━━ INPUT RECORDS
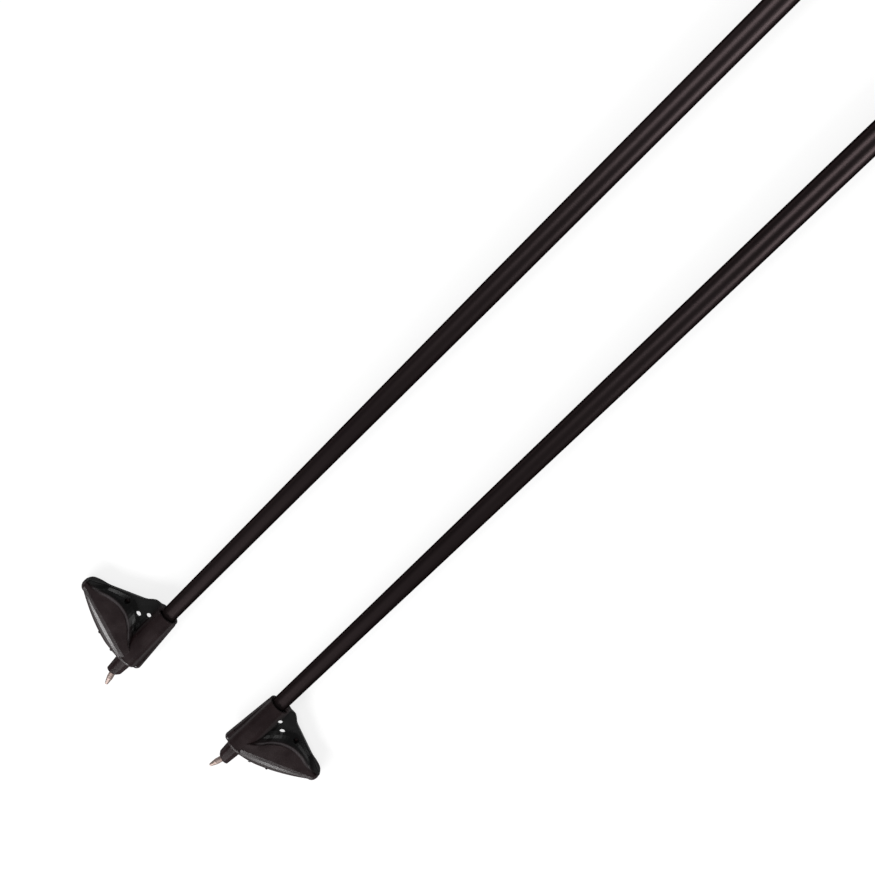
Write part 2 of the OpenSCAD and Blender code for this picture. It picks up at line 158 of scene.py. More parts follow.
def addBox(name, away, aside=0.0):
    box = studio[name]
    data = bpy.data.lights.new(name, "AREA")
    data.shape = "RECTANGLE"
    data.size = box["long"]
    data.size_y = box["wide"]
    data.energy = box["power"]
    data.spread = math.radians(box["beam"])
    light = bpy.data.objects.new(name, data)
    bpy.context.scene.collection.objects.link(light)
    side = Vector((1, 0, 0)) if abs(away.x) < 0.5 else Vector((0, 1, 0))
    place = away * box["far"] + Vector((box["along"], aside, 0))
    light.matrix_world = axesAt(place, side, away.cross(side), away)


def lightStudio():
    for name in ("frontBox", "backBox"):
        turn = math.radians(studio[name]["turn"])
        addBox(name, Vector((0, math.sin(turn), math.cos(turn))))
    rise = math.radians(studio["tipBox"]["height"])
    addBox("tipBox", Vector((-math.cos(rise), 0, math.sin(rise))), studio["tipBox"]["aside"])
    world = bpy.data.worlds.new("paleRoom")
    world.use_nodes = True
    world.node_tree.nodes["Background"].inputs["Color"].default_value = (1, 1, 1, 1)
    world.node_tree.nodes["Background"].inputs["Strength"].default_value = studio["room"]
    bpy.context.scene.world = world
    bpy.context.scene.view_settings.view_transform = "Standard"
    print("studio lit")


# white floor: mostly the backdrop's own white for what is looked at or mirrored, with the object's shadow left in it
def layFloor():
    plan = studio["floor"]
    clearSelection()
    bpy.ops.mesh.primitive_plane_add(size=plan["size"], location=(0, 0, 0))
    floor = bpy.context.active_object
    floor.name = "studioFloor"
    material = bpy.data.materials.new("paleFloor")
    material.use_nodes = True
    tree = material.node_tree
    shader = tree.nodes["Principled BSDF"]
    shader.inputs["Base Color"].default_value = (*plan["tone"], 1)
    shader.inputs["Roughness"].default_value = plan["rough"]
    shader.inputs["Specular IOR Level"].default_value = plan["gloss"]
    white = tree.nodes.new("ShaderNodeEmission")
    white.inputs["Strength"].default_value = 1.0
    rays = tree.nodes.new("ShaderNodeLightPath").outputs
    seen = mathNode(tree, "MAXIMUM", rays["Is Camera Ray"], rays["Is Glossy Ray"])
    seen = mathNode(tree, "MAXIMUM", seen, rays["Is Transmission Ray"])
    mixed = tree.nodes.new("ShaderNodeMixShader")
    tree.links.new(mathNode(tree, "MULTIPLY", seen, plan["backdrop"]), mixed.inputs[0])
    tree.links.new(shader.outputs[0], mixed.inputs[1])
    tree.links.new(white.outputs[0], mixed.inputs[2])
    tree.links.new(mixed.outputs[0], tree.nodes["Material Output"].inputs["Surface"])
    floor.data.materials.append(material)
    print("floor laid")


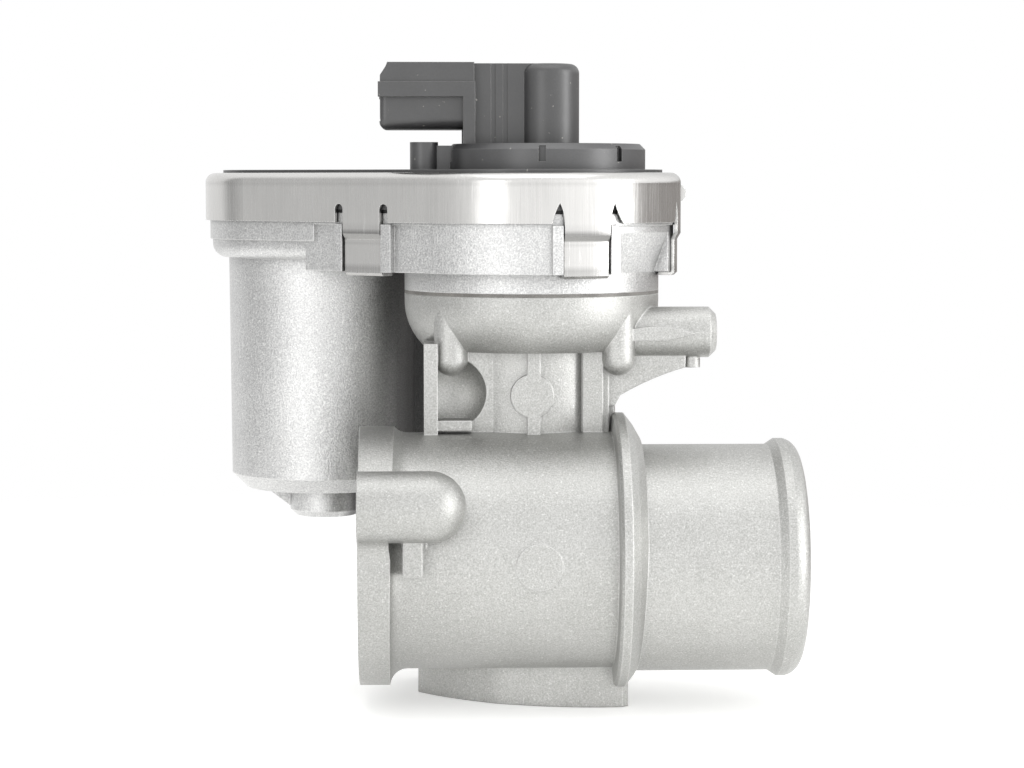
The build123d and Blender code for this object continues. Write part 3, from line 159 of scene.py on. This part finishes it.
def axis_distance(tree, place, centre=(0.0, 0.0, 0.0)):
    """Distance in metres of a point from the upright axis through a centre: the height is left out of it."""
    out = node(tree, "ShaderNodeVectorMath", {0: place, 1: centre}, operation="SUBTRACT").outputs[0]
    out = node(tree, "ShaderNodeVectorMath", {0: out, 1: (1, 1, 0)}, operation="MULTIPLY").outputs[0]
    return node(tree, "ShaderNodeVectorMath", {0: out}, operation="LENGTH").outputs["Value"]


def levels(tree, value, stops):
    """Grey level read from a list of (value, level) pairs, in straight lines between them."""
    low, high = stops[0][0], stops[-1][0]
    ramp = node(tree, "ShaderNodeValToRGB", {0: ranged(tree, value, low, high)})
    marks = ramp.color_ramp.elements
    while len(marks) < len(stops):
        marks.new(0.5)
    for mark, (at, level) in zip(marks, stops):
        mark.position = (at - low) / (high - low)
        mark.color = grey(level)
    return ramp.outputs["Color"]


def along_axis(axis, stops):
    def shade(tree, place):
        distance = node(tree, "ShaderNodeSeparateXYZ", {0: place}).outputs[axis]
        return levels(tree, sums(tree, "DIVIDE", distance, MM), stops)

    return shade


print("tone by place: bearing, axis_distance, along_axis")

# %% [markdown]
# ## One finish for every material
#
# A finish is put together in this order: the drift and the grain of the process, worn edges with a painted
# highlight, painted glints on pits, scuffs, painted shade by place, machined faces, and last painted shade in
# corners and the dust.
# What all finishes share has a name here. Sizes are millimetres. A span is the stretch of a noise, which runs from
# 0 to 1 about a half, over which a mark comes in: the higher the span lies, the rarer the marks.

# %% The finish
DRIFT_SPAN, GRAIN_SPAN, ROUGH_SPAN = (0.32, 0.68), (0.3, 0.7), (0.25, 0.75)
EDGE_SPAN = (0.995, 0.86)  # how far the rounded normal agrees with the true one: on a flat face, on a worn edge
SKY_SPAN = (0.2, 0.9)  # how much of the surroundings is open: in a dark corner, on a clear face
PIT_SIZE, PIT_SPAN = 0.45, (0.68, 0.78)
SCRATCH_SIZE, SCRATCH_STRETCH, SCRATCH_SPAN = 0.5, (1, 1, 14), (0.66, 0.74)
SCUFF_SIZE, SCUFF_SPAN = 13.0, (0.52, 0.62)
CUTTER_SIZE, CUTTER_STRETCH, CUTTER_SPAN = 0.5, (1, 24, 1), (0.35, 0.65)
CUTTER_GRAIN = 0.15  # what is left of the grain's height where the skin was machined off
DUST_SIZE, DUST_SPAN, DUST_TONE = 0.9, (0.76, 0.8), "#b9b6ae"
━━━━
━━ INPUT RECORDS
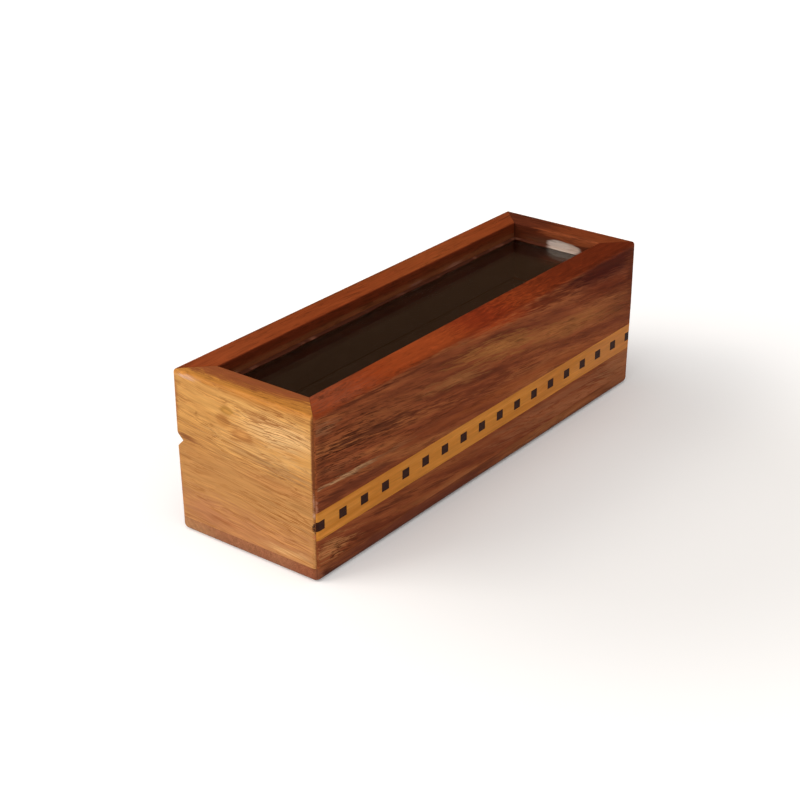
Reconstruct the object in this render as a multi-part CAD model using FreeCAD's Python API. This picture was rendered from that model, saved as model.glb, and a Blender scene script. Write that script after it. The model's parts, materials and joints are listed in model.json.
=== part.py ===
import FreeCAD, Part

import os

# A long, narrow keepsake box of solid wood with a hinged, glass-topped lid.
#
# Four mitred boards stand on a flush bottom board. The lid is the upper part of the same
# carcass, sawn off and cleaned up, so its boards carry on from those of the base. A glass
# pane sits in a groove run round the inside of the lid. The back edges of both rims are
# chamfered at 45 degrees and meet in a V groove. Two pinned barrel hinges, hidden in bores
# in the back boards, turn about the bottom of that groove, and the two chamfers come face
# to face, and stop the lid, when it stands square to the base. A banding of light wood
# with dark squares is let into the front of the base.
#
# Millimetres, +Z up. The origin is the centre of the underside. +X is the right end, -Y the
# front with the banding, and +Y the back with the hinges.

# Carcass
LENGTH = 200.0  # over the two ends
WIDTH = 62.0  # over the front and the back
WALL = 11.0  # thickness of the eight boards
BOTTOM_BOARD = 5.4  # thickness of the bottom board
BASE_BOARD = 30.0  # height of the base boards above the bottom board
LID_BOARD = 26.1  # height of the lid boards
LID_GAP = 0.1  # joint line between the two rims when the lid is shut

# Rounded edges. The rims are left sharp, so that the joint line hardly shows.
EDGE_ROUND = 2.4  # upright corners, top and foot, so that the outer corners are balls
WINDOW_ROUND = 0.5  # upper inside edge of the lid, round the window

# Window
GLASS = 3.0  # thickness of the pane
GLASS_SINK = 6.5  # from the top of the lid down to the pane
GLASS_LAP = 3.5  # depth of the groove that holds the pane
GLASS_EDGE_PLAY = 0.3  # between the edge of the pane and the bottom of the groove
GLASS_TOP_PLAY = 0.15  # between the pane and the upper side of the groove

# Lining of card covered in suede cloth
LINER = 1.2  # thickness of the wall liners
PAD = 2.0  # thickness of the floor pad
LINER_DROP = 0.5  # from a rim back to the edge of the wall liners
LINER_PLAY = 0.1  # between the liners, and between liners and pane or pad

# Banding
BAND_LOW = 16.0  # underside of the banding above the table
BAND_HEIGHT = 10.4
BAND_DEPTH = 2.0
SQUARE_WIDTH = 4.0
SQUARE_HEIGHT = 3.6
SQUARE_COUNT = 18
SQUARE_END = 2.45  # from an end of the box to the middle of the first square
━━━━
━━ INPUT RECORDS
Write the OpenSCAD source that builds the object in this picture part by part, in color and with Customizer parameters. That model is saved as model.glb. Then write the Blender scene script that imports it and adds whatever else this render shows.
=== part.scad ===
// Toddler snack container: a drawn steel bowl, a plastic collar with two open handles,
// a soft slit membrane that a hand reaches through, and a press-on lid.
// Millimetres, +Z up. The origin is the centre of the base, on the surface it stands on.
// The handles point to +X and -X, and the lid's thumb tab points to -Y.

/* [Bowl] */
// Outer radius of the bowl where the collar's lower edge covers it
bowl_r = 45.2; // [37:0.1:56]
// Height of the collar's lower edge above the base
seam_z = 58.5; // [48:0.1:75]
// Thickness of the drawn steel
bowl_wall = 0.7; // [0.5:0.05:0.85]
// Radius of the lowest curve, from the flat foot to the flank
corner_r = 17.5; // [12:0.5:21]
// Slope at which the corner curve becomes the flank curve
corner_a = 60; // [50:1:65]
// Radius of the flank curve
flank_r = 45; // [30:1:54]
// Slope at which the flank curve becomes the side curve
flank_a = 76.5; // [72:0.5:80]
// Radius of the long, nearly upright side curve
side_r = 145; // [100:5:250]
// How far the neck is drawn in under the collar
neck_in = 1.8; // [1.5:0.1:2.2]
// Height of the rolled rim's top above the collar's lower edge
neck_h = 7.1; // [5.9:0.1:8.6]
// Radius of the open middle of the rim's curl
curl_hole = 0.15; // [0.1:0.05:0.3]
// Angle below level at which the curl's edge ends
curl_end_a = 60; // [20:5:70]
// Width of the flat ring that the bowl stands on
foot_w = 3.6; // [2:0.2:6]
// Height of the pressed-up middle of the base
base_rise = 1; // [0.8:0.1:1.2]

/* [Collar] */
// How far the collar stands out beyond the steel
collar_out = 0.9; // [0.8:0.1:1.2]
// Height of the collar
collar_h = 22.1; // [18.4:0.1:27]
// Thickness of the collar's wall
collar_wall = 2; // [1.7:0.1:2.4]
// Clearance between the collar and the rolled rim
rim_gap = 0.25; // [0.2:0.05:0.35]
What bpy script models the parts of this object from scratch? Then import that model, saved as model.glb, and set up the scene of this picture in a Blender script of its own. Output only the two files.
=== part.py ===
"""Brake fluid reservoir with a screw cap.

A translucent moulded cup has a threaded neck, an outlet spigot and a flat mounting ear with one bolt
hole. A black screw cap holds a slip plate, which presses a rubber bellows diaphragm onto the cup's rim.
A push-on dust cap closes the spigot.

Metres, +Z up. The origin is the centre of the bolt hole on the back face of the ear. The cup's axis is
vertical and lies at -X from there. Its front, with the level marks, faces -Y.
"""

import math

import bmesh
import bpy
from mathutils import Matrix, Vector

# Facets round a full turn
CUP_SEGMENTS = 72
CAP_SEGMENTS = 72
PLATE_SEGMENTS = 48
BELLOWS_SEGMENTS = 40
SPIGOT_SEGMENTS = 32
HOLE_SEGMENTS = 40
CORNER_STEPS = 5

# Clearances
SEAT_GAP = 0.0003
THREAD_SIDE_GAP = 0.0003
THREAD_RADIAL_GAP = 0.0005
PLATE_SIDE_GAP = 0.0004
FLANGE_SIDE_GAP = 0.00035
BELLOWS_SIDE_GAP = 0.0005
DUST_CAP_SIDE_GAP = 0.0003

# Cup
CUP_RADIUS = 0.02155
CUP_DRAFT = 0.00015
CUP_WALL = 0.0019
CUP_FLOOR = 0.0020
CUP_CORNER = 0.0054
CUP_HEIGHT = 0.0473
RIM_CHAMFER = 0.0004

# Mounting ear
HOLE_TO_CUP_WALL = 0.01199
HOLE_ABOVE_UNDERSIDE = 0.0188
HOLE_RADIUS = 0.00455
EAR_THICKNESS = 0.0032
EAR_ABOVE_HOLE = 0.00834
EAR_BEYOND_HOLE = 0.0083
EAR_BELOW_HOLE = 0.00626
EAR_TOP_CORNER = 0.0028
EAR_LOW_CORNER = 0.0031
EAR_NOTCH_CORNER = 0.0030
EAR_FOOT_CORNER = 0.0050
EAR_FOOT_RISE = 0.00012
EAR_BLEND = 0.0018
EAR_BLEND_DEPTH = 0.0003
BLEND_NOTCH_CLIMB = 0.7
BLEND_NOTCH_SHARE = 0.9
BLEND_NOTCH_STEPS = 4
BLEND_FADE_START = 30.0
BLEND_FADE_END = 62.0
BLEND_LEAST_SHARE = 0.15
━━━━
Within the listing above, the range opens at the line with "Reconstruct the object" and closes at the line with "WINDOW_ROUND = 0.5". Reproduce exactly the lines of that range, including both ends.

Reconstruct the object in this render as a multi-part CAD model using FreeCAD's Python API. This picture was rendered from that model, saved as model.glb, and a Blender scene script. Write that script after it. The model's parts, materials and joints are listed in model.json.
=== part.py ===
import FreeCAD, Part

import os

# A long, narrow keepsake box of solid wood with a hinged, glass-topped lid.
#
# Four mitred boards stand on a flush bottom board. The lid is the upper part of the same
# carcass, sawn off and cleaned up, so its boards carry on from those of the base. A glass
# pane sits in a groove run round the inside of the lid. The back edges of both rims are
# chamfered at 45 degrees and meet in a V groove. Two pinned barrel hinges, hidden in bores
# in the back boards, turn about the bottom of that groove, and the two chamfers come face
# to face, and stop the lid, when it stands square to the base. A banding of light wood
# with dark squares is let into the front of the base.
#
# Millimetres, +Z up. The origin is the centre of the underside. +X is the right end, -Y the
# front with the banding, and +Y the back with the hinges.

# Carcass
LENGTH = 200.0  # over the two ends
WIDTH = 62.0  # over the front and the back
WALL = 11.0  # thickness of the eight boards
BOTTOM_BOARD = 5.4  # thickness of the bottom board
BASE_BOARD = 30.0  # height of the base boards above the bottom board
LID_BOARD = 26.1  # height of the lid boards
LID_GAP = 0.1  # joint line between the two rims when the lid is shut

# Rounded edges. The rims are left sharp, so that the joint line hardly shows.
EDGE_ROUND = 2.4  # upright corners, top and foot, so that the outer corners are balls
WINDOW_ROUND = 0.5  # upper inside edge of the lid, round the window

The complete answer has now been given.